September 18, 2003
Someone call Oliver Stone, I've uncovered a conspiracy. The system is trying to keep the single woman down. That's right, the world revolves around happy little couples. And who pays the price? I'll tell you who pays the price. Single people, that's who. And we're not going to take it anymore.
Think I've lost it? Think I'm a few bagels short of a dozen? Well open your eyes. The conspiracy sticks out like a tall man in a synagogue.
Flip to today's travel section. See all those great cruise deals? $249 for three days to Baja; $549 for five days to the Caribbean. Fine print reads: double occupancy only. Cruising alone? No discount for you. You're paying a single-traveler surcharge, baby.
The airlines are running friends-fly-free deals -- perfect for the happy couple going home for the High Holidays. But I'm flying solo, so I'm paying total. They don't give me 50 percent off one ticket rather than 100 percent off a second.

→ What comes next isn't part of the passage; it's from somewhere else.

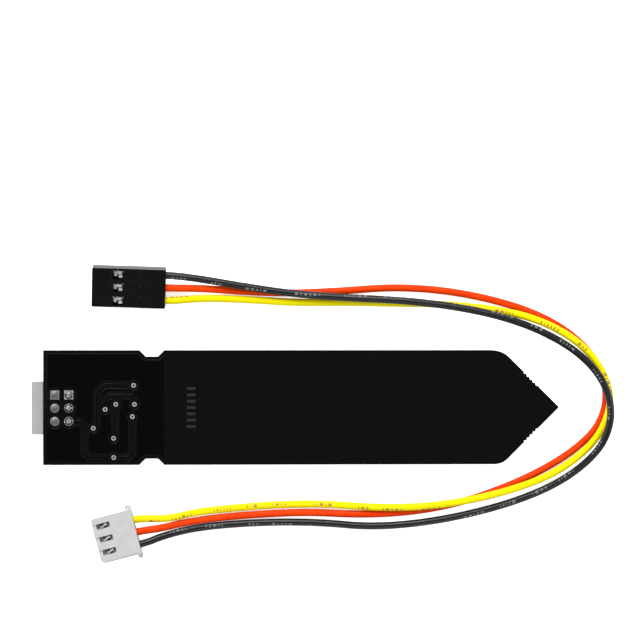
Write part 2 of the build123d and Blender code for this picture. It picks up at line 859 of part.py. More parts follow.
def tongue():
    """Sprung tongue with a rounded root on its hinge line and a hook behind the contact's box."""
    root_x = tongue_end - tongue_thickness / 2
    middle_z = band_top - tongue_thickness / 2
    strip = Pos((tongue_start + root_x) / 2, middle_z) * Rectangle(root_x - tongue_start, tongue_thickness)
    hook_top = band_top - tongue_thickness
    hook = make_face(
        Polyline(
            (tongue_start, hook_top),
            (tongue_start, hook_top - tongue_hook),
            (tongue_start + 2 * tongue_hook, hook_top),
            close=True,
        )
    )
    profile = strip + hook + Pos(root_x, middle_z) * Circle(tongue_thickness / 2)
    solid = extrude(Plane.XZ * profile, tongue_width / 2, both=True)
    free_end = solid.edges().filter_by(Axis.Z).group_by(Axis.X)[0]
    return fillet(free_end, tongue_round)


socket_turned = Rot(0, 0, socket_turn) * Rot(socket_roll, 0, 0)
socket_lift = -(socket_turned * socket).bounding_box().min.Z
socket_place = Pos(socket_middle[0], socket_middle[1], socket_lift) * socket_turned
socket_place = socket_place * Pos(-socket_length / 2, 0, 0)

lead_nodes["socket_housing"] = socket_place * socket
for number, way_y in enumerate(socket_rows, start=1):
    lead_nodes[f"socket_contact_{number}"] = socket_place * Pos(0, way_y, 0) * socket_contact()
    lead_nodes[f"latch_tongue_{number}"] = socket_place * Pos(0, way_y, 0) * tongue()

# =================================================================== Wires


def bore_points(place, seat, mouth, way_y, lean):
    """A wire's end on its contact, and the point just outside the bore where it starts to bend."""
    straight = mouth + wire_lead_out - seat
    touch = wire_diameter / 2 * abs(lean) / straight  # how far the leaning end's rim reaches back
    ends = ((seat + touch, way_y), (seat + straight, way_y - lean))
    return [(place * Pos(along, across, 0)).position for along, across in ends]


def wire_path(name, points):
    """Straight runs joined by arcs as large as the runs allow."""
    radii = []
    for before, corner, after in zip(points, points[1:], points[2:]):
        run_in, run_out = corner - before, after - corner
        half_turn = radians(run_in.get_angle(run_out)) / 2
        radii.append(arc_share * min(run_in.length, run_out.length) / tan(half_turn))
    print(name, "radii", [round(radius, 1) for radius in radii])
    return FilletPolyline(*points, radius=radii)


for (name, route), socket_y, plug_y, plug_lean in zip(
    wire_routes.items(), socket_rows, reversed(plug_rows), plug_leans
):
    points = bore_points(socket_place, socket_wire_start, socket_length, socket_y, 0)
    points += [Vector(*point) for point in route]
    points += reversed(bore_points(plug_place, plug_wire_start, plug_length, plug_y, plug_lean))
    path = wire_path(name, points)
    wire = sweep(Plane(origin=path @ 0, z_dir=path % 0) * Circle(wire_diameter / 2), path=path)
    solid_length = wire.volume / (pi * wire_diameter**2 / 4)
    print(name, "length", round(path.length, 2), "volume over section", round(solid_length, 2))
    lead_nodes[name] = wire

# =================================================================== Writing the pieces

os.makedirs("parts", exist_ok=True)
for name, shape in (sensor_nodes | lead_nodes).items():
    export_step(shape, f"parts/{name}.step")
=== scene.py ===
"""Looks of a soil moisture probe and its loose three-wire lead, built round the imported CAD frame.

Metres throughout, in the frame's own axes: +X along the blade, +Z up, the probe lying on z = 0.
"""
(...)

And they won't let me use the free ticket on myself at a later date. Oh no -- we're talking companion fare or nothing.
And it's not just the travel industry. Health clubs are offering joint membership deals -- but only to couples who live together. This makes no sense, since it's McDaters like me who spend hours running, sculpting and sweating at the gym, hoping to perfect our come-meet-me bods. Even Verizon Wireless runs a two-for-one cellular scam. Still think I'm crazy or can you hear my conspiracy now?
And this monopolization by twos goes all the way to the top. It's evident throughout Judaism: Noah's animals came aboard by twos; the two tablets of the covenant; the two Torah scrolls; two Shabbat candles. Don't even get me started on the Jews who say unmarried women can only light one candle. So let me get this straight. The married woman gets a full set of candles and a husband who's obligated to make her happy on Shabbat, and I'm lighting my own single flame? Something's not kosher, I tell you.

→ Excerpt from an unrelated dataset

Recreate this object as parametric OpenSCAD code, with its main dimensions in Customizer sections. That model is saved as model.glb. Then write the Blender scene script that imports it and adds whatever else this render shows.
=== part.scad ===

And check out your local synagogue gift shop. That's right. Flip through the sisterhood cookbook. All the recipes for kugel, brisket and chicken -- they serve four, six, sometimes eight people. Perfect for those couples-only holiday dinners. But what about me, the single cook, who noshes alone? If I follow the published recipes, I'll be eating brisket until the Best's Kosher cows come home. I know, I know -- I could divide all the measurements proportionately and prepare something small for myself. And I often do. But just once, I'd like to see a single-serving cookbook that forces the oh-so-cute couples of the congregation to multiply the recipes to fit their needs.
Restaurants are in on the racket, too. They set tiny tables for two, then make a scene over sweeping away a setting when I arrive alone. The host whisks away the plate and announces to the waiter -- and everyone east of the 405 -- "table seven is a one top. I repeat, table seven is ... well, she's a loser." One day, I'd love to walk into a restaurant that has a preset table for one.

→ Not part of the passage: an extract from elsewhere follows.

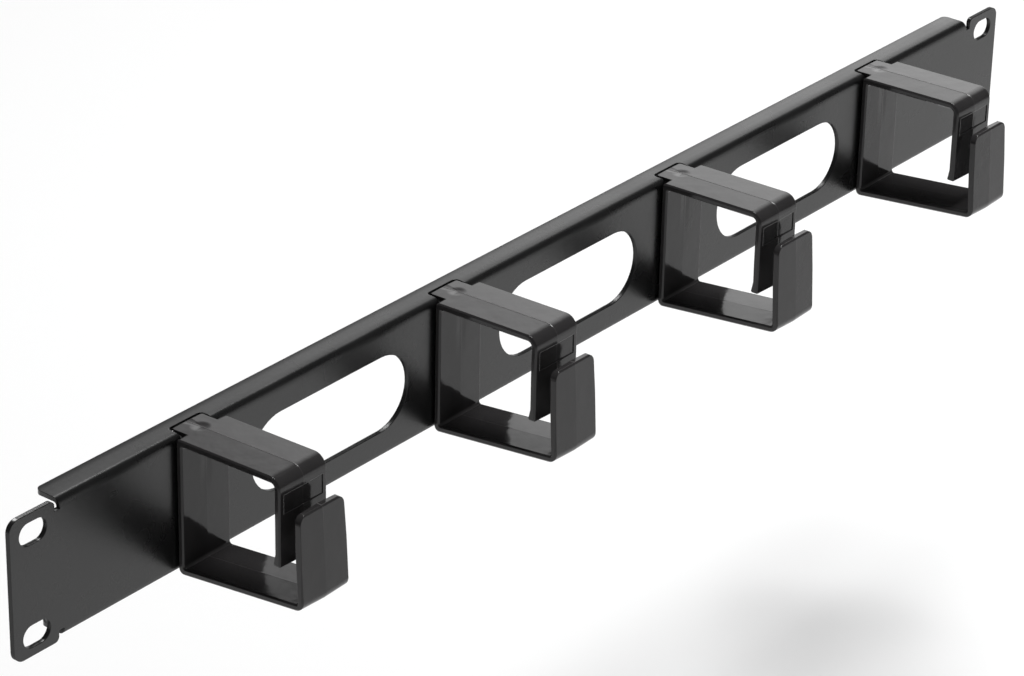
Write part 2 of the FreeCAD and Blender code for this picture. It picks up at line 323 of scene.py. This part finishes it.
def make_world():
    """A dim studio all round, with one soft round glow low behind the panel's far end."""
    world = bpy.data.worlds.new("studio")
    bpy.context.scene.world = world
    world.use_nodes = True
    tree = world.node_tree
    tree.nodes.clear()
    output = tree.nodes.new("ShaderNodeOutputWorld")
    sky = tree.nodes.new("ShaderNodeBackground")
    sky.inputs["Color"].default_value = SKY_COLOUR
    azimuth, elevation = math.radians(GLOW_AZIMUTH), math.radians(GLOW_ELEVATION)
    place = tree.nodes.new("ShaderNodeTexCoord")
    towards = tree.nodes.new("ShaderNodeVectorMath")
    towards.operation = "DOT_PRODUCT"
    towards.inputs[1].default_value = (math.sin(azimuth) * math.cos(elevation),
                                       math.cos(azimuth) * math.cos(elevation), math.sin(elevation))
    tree.links.new(place.outputs["Generated"], towards.inputs[0])
    glow = rise(tree, towards.outputs["Value"], math.cos(math.radians(GLOW_RADIUS)), 1.0,
                high=GLOW_STRENGTH, smooth=True)
    tree.links.new(math_node(tree, "ADD", SKY_STRENGTH, glow), sky.inputs["Strength"])
    tree.links.new(sky.outputs["Background"], output.inputs["Surface"])


def make_lamp():
    """One large soft lamp high above, aimed down at the panel's right half."""
    data = bpy.data.lights.new("key_above", "AREA")
    data.shape = "RECTANGLE"
    data.size, data.size_y = LAMP_SIZE
    data.energy = LAMP_POWER
    lamp = bpy.data.objects.new("key_above", data)
    bpy.context.scene.collection.objects.link(lamp)
    lamp.location = LAMP_PLACE
    lamp.rotation_euler = (Vector(LAMP_TARGET) - Vector(LAMP_PLACE)).to_track_quat("-Z", "Y").to_euler()


def make_camera():
    """The photo's view: looking back and right from the front left, from above."""
    azimuth, elevation = math.radians(CAMERA_AZIMUTH), math.radians(CAMERA_ELEVATION)
    roll = math.radians(CAMERA_ROLL)
    back = Vector((math.sin(azimuth) * math.cos(elevation), -math.cos(azimuth) * math.cos(elevation),
                   math.sin(elevation)))
    right = Vector((math.cos(azimuth), math.sin(azimuth), 0))
    up = back.cross(right)
    target = right * CAMERA_SIDE + up * CAMERA_RISE
    turned_right = right * math.cos(roll) + up * math.sin(roll)
    turned_up = up * math.cos(roll) - right * math.sin(roll)
    data = bpy.data.cameras.new("camera")
    data.sensor_width = SENSOR_WIDTH
    data.lens = FOCAL_PIXELS * SENSOR_WIDTH / IMAGE_WIDTH
    data.clip_start, data.clip_end = CLIP_NEAR, CLIP_FAR
    camera = bpy.data.objects.new("camera", data)
    bpy.context.scene.collection.objects.link(camera)
    axes = Matrix((turned_right, turned_up, back)).transposed()
    camera.matrix_world = Matrix.Translation(target + back * CAMERA_DISTANCE) @ axes.to_4x4()
    bpy.context.scene.camera = camera


dress("panel", powder_coat())
plastic = ring_plastic()
for ring in RINGS:
    dress(ring, plastic)
make_floor()
make_world()
make_lamp()
make_camera()
bpy.context.scene.view_settings.view_transform = "Standard"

When will restaurants realize, the matrimonially challenged need food, too?
And this conspiracy goes beyond the marketplace, it seeps into the public psyche. Members of the married majority look at us like we're pathetic. Just last week I took myself to see "Pirates of the Caribbean"at the Arclight in Hollywood. Since the opening credits were already rolling, I ignored my seat assignment and asked a woman and her husband if the seat next to theirs was taken.
"No. But there's just the one seat."
"No room for your date."
"Yeah, I don't have date."
"Oh," she said with a sigh and that familiar head tilt, "I'm so sorry."
I don't need your sympathy, lady. I'm not the Maytag repairman. My phone rings (sometimes). I want to explain to this woman, to the whole theater, that I see a movie a week by myself because I like it. I see what I want. I sit where I want. And nobody spends the car ride home asking me to play pirate babe. My point is, I don't feel bad about being alone, so I don't want anyone else to feel bad for me.
Which is why I hopped up on the soapbox today. I want to get my message out there. I want to change society's attitude toward singles. And change starts from within. Society doesn't market to singles because we don't make it worth its while. We don't travel alone. Or dine alone. Or catch flicks alone. And when we do, we don't do it with dignity. We duck into the theater after the previews start, we order in food from Wok Fast and we take Contiki bus tours through Europe.
No wonder the marrieds feel sorry for us. But no more. No one puts Carin in the corner. I'm taking a stand. That's right. I will no longer be a victim. I will bring the establishment down like the walls of Jericho. I'll put an end to this anti-single conspiracy. And I'm here, today, to ask you to join the revolution.
I'm looking for a few good singles to rally with me. Do I have any volunteers? Preferably male. Tall. On the athletic side. What? Like I want to be single and proud forever?